Faults dirige son mystère narratif d'une façon étrangement oblique à travers les conversations de notre protagoniste principal avec ses "clients", puisqu'on en est là, parlons un peu du synopsis: Ansel Roth (Leland Orser), un expert dans le domaine des sectes et du contrôle mental, tombe en disgrâce après s'être fait agresser physiquement lors d'un séminaire pour son rôle joué dans le suicide d'une jeune femme qu'il n'a pas réussi à "déprogrammer". Ce scandale professionnel en direct ruine sa vie, lui fait perdre sa femme, son argent et toute sa crédibilité. Criblé de dettes, contraint de dormir dans sa voiture et subissant les menaces incessantes d'un agent peu scrupuleux et de son bras droit, c'est au moment ou il semble au fond du trou, que Roth est approché par Terry (Chris Ellis) et Evelyn (Beth Grant), le suppliant de venir en aide à leur fille leur fille, Claire, endoctrinée par une mystérieuse secte connue sous le noms de "Faults". Et bien qu'ils soient loin d'être des grands fans de sa méthode, Ansel a besoin d'eux autant qu'ils ont besoin de lui.
Alternativement glaciale, vulnérable et autoritaire, Claire est une énigme absolue, un vrai puzzle cachant des secrets sombres et inquiétants, le principal point de l'intrigue va tourner autour de la tentative d'Ansel Roth de briser l'emprise du culte sur son esprit. Inutile de dire que tout ne va pas se passer comme prévu...
Mary Elisabeth Winstead, que tout le monde connaît à travers Scott Pilgrim, tient ici un véritable rôle de tête d'affiche, le film tient en grande partie sur sa performance qui se révèle très différente de ses rôles les plus populaires, mais néanmoins carrément éblouissante. Il faut savoir que ce rôle a littéralement été écrit pour elle par Riley Stearns (également scénariste sur ce film), qui est hors-écran le mari de Winstead. En fait, Orser et Winstead fournissent tous deux certainement la meilleure performance de leur carrières respectives.

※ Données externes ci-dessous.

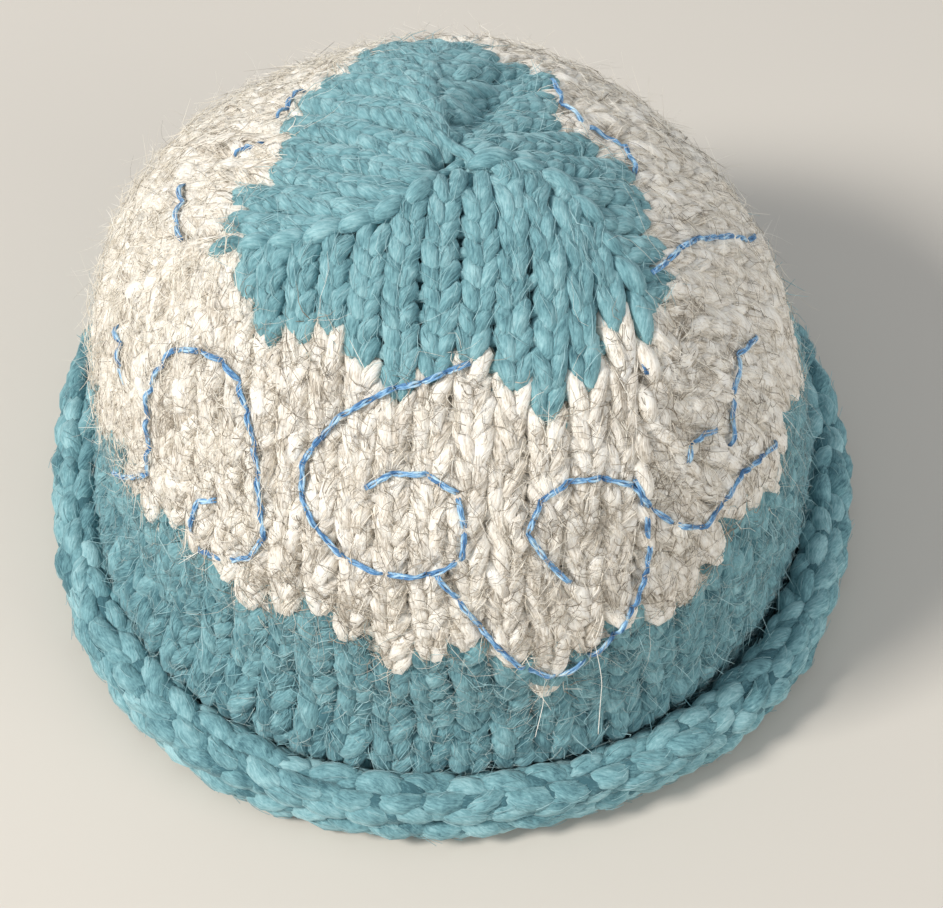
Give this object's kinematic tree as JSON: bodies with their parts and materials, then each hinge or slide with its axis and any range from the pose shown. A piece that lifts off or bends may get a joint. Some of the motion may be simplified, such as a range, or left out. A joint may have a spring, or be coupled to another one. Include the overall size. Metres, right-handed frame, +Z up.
{
  "type": "beanie",
  "caption": "Hand-knitted beanie with a wedged teal crown, a cream zigzag-edged band, a teal lower band and a brim curled outwards into a thick roll.",
  "frame": {"origin": "middle of the bottom of the hat's box, on the surface that the rolled brim rests on", "axes": "+Z up through the crown, -Y towards the front, +X to the right as seen from the front"},
  "size_m": [0.1996, 0.2016, 0.1307],
  "materials": {
    "teal_wool": "matt, soft single-ply wool",
    "cream_yarn": "matt, hairy cream yarn with darker guard hairs",
    "blue_thread": "satin stranded embroidery thread"
  },
  "bodies": {
    "root": {"crown": "teal_wool", "cream_band": "cream_yarn", "lower_band": "teal_wool", "rolled_brim": "teal_wool"}
  },
  "joints": []
}
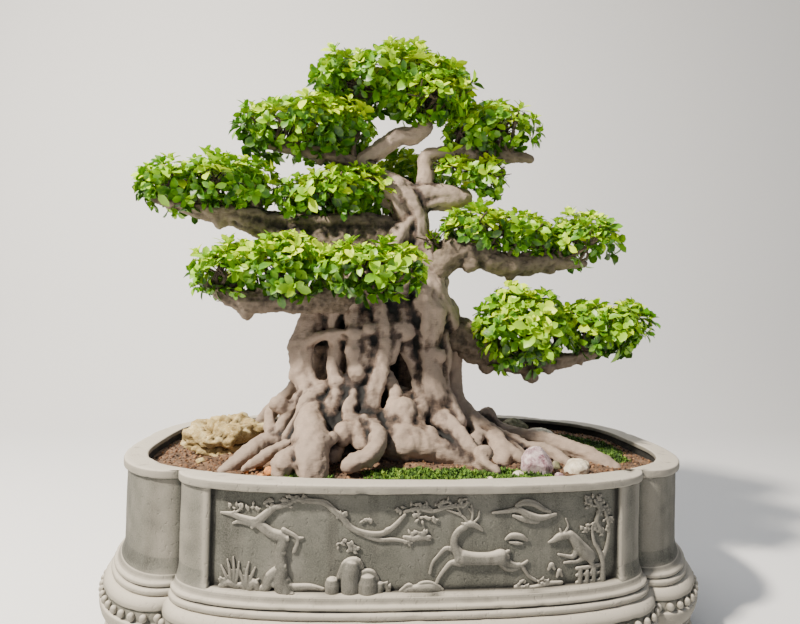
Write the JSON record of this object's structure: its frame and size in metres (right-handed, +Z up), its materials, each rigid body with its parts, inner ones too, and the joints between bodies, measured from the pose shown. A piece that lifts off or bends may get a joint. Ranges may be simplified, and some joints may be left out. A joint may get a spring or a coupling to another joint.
{
  "type": "bonsai tree in a pot",
  "caption": "Old fig bonsai with fused roots and tiered foliage pads, in a lobed concrete planter with relief panels, on a low matching plinth.",
  "frame": {"origin": "centre of the plinth's underside, on the ground", "axes": "+Z up, +X along the pot to the viewer's right, -Y towards the viewer"},
  "size_m": [1.356, 0.89, 1.3929],
  "materials": {
    "concrete": "cast concrete, weathered, matte",
    "mortar": "hand-laid mortar relief, matte",
    "bark": "grey to tan fig bark, matte",
    "leaf": "live leaves, waxy",
    "moss": "live moss, matte",
    "soil": "gritty potting soil, matte",
    "gravel": "coarse drainage gravel, matte",
    "screen": "moulded mesh screen",
    "porous_rock": "porous pale rock, matte",
    "stone": "weathered stone, matte",
    "quartz": "broken quartz, satin"
  },
  "bodies": {
    "root": {"branch_apex": "bark", "branch_back_high": "bark", "branch_back_low": "bark", "branch_lower_left": "bark", "branch_lower_right": "bark", "branch_mid_left": "bark", "branch_mid_right": "bark", "branch_upper_left": "bark", "branch_upper_right": "bark", "cream_stone": "porous_rock", "drain_screen_centre": "screen", "drain_screen_left": "screen", "drain_screen_right": "screen", "drainage_gravel": "gravel", "flat_stone": "stone", "leaves_apex": "leaf", "leaves_back_high": "leaf", "leaves_back_low": "leaf", "leaves_far_left": "leaf", "leaves_far_right": "leaf", "leaves_low_far_right": "leaf", "leaves_low_right": "leaf", "leaves_lower_front": "leaf", "leaves_lower_left": "leaf", "leaves_mid_left": "leaf", "leaves_mid_right": "leaf", "leaves_small_right": "leaf", "leaves_upper_left": "leaf", "leaves_upper_right": "leaf", "moss_back_left": "moss", "moss_front": "moss", "moss_right": "moss", "mossy_stone": "stone", "plinth": "concrete", "porous_rock": "porous_rock", "pot_body": "concrete", "quartz_stone": "quartz", "relief_back_bamboo": "mortar", "relief_back_pine": "mortar", "relief_back_rocks": "mortar", "relief_front_clouds": "mortar", "relief_front_deer": "mortar", "relief_front_grass": "mortar", "relief_front_pine": "mortar", "relief_front_rocks": "mortar", "relief_front_second_deer": "mortar", "relief_front_trees": "mortar", "relief_left_plum": "mortar", "relief_right_plum": "mortar", "soil": "soil", "trunk_and_roots": "bark"}
  },
  "joints": []
}
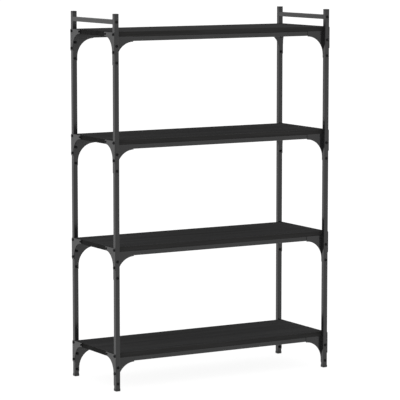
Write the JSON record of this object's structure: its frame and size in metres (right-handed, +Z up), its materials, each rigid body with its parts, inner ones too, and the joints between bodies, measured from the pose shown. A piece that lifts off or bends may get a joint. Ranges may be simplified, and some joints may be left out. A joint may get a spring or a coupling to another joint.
{
  "type": "bookcase",
  "caption": "Open-backed bookcase with a slim black metal frame of square posts, dark wood boards, arched corner gussets and low end rods above the top board.",
  "frame": {"origin": "on the floor, below the middle of the bookcase", "axes": "+X to the right seen from the front, +Y to the rear, +Z up"},
  "size_m": [0.8084, 0.3056, 1.1955],
  "materials": {
    "black_steel": "black powder coat, satin",
    "black_wood": "black-stained board with a faint grain along its length",
    "black_plastic": "moulded, matt",
    "dark_fastener": "black oxide, oiled"
  },
  "bodies": {
    "root": {"post_front_left": "black_steel", "post_front_right": "black_steel", "post_rear_left": "black_steel", "post_rear_right": "black_steel", "post_cap_front_left": "black_plastic", "post_cap_front_right": "black_plastic", "post_cap_rear_left": "black_plastic", "post_cap_rear_right": "black_plastic", "foot_front_left": "black_plastic", "foot_front_right": "black_plastic", "foot_rear_left": "black_plastic", "foot_rear_right": "black_plastic", "board_1": "black_wood", "board_2": "black_wood", "board_3": "black_wood", "board_4": "black_wood", "front_rail_1": "black_steel", "front_rail_2": "black_steel", "front_rail_3": "black_steel", "front_rail_4": "black_steel", "rear_rail_1": "black_steel", "rear_rail_2": "black_steel", "rear_rail_3": "black_steel", "rear_rail_4": "black_steel", "side_bracket_front_left_1": "black_steel", "side_bracket_front_left_2": "black_steel", "side_bracket_front_left_3": "black_steel", "side_bracket_front_left_4": "black_steel", "side_bracket_front_right_1": "black_steel", "side_bracket_front_right_2": "black_steel", "side_bracket_front_right_3": "black_steel", "side_bracket_front_right_4": "black_steel", "side_bracket_rear_left_1": "black_steel", "side_bracket_rear_left_2": "black_steel", "side_bracket_rear_left_3": "black_steel", "side_bracket_rear_left_4": "black_steel", "side_bracket_rear_right_1": "black_steel", "side_bracket_rear_right_2": "black_steel", "side_bracket_rear_right_3": "black_steel", "side_bracket_rear_right_4": "black_steel", "top_rod_left": "black_steel", "top_rod_right": "black_steel", "rail_bolts": "dark_fastener", "rail_nuts": "dark_fastener", "bracket_bolts": "dark_fastener", "bracket_inserts": "dark_fastener", "rod_bolts": "dark_fastener", "board_screws": "dark_fastener"}
  },
  "joints": []
}
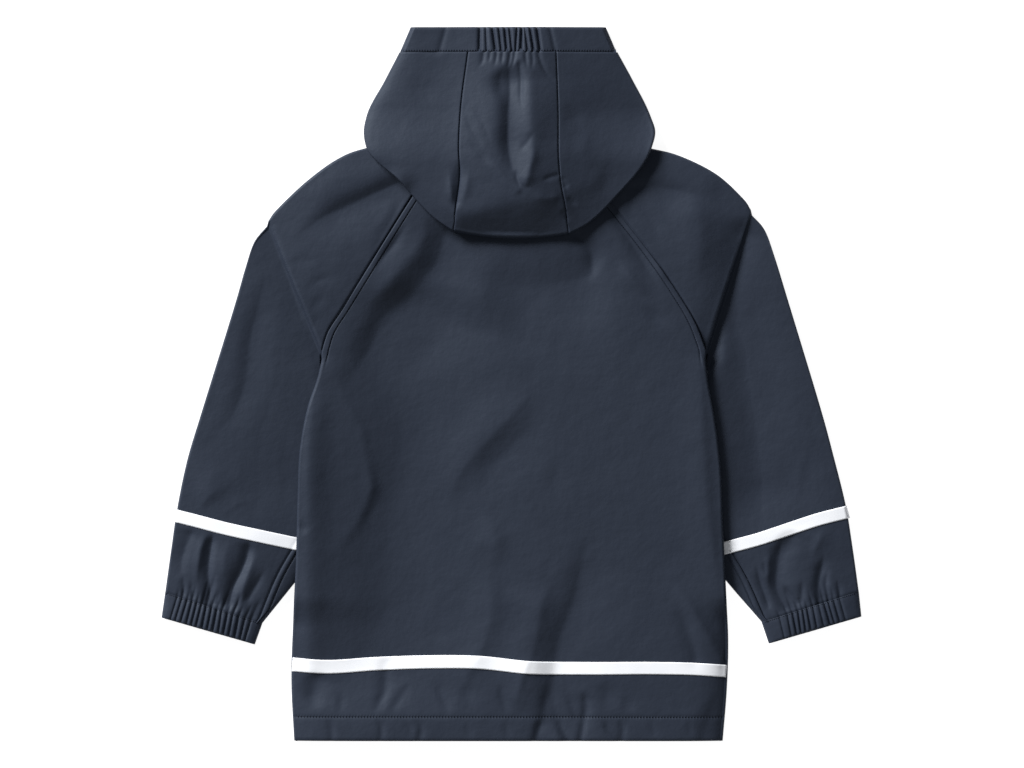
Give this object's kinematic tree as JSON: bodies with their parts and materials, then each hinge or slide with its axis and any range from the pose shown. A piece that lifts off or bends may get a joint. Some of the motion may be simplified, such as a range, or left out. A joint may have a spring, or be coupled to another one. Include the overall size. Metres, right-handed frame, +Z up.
{
  "type": "kids raincoat",
  "caption": "Child's hooded raincoat of coated cloth with raglan sleeves, gathered cuffs and hood brim, and reflective tapes, lying face down with its back up.",
  "frame": {"origin": "middle of the coat's footprint, on the plane it lies on", "axes": "+X to the right as the back is seen with the hood up the page, +Y from the hem to the hood, +Z up out of the back, away from the plane it lies on"},
  "size_m": [0.6306, 0.6426, 0.0327],
  "materials": {
    "coated_cloth": "smooth navy polyurethane coating with a satin sheen",
    "reflective_tape": "silver white retroreflective tape"
  },
  "bodies": {
    "root": {"back_panel": "coated_cloth", "front_left": "coated_cloth", "front_right": "coated_cloth", "sleeve_left": "coated_cloth", "sleeve_right": "coated_cloth", "sleeve_under_left": "coated_cloth", "sleeve_under_right": "coated_cloth", "cuff_left": "coated_cloth", "cuff_right": "coated_cloth", "hood_center": "coated_cloth", "hood_left": "coated_cloth", "hood_right": "coated_cloth", "hood_brim": "coated_cloth", "tape_body": "reflective_tape", "tape_sleeve_left": "reflective_tape", "tape_sleeve_right": "reflective_tape"}
  },
  "joints": []
}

Leland Orser, un acteur méconnu au caractère pourtant bien trempé, habite chaque particule du personnage d'Ansel Roth, fournissant un portrait détaillé et complexe le décrivant au départ comme un faible à l'âme en peine, puis, en plongeant de plus en plus dans la psyché de Claire, lui imprégnant une autorité constante indiquant qu'il s'agit d'un homme intelligent qui connaît parfaitement son affaire.
La beauté du film de Stearns tient dans son imprévisibilité, à partir d'un script qui subvertit les attentes du spectateur, il tourne un film impressionnant dans sa capacité à changer de ton de manière quasi-transparente, tirant le meilleur parti de son cadre et fournissant une lutte sans merci entre deux personnages obsessionnels luttant pour prendre le contrôle l'un de l'autre.
Il serait malvenu de parler plus en long du scénario, de peur de gâcher la surprise, mais il est nécessaire d'évoquer le point le plus impressionnant de ce long-métrage, la construction scénaristique complètement hallucinante et imprévisible, qui prend sans cesse le spectateur au dépourvu, et donne au film un aspect intriguant et délicieusement effrayant. Ce qui dénote une grande qualité d'écriture, pas seulement du scénario mais également des personnages, en établissant des traits de caractères bien définis aidant à la compréhension de leurs motivations, du dégoût de soi habitant Ansel, à la personnalité dangereusement dominatrice du père de Claire. Le point culminant des relations entre les personnages se situant dans les scènes de confrontation entre Ansel et Claire, les dialogues de ce film sont si brillamment écrits et pensés qu'ils parviennent à faire froid dans le dos par moment, mettant à nu les doutes et défauts de nos personnages, et serrant la vis de la tension jusqu'à des niveaux insupportables, jusqu'au dénouement de l'intrigue.
Visuellement, le film dispose cependant d'une souplesse étonnante, soulignant même la beauté au cœur d'un environnement totalement déprimant. Le directeur de la photographie Michael Ragen garde sans cesse sa caméra mobile de façon fluide et discrète, trouvant au sein de ses prises de vue des angles décalés se révélant à la fois intimes et troublants. Particulièrement précieux dans le dernier tiers du film, lorsque celui-ci verse dans le surréaliste. Stearns mélange de main de maître la comédie noire des frères Coen, aux teintes sombres et dramatiques, à un ton plus léger et déroutant. un choix de mise en scène qui sèmera à coup sûr la confusion chez la plupart des spectateurs, mais qui se révèle au final, totalement justifié et en accord avec l'ensemble du film.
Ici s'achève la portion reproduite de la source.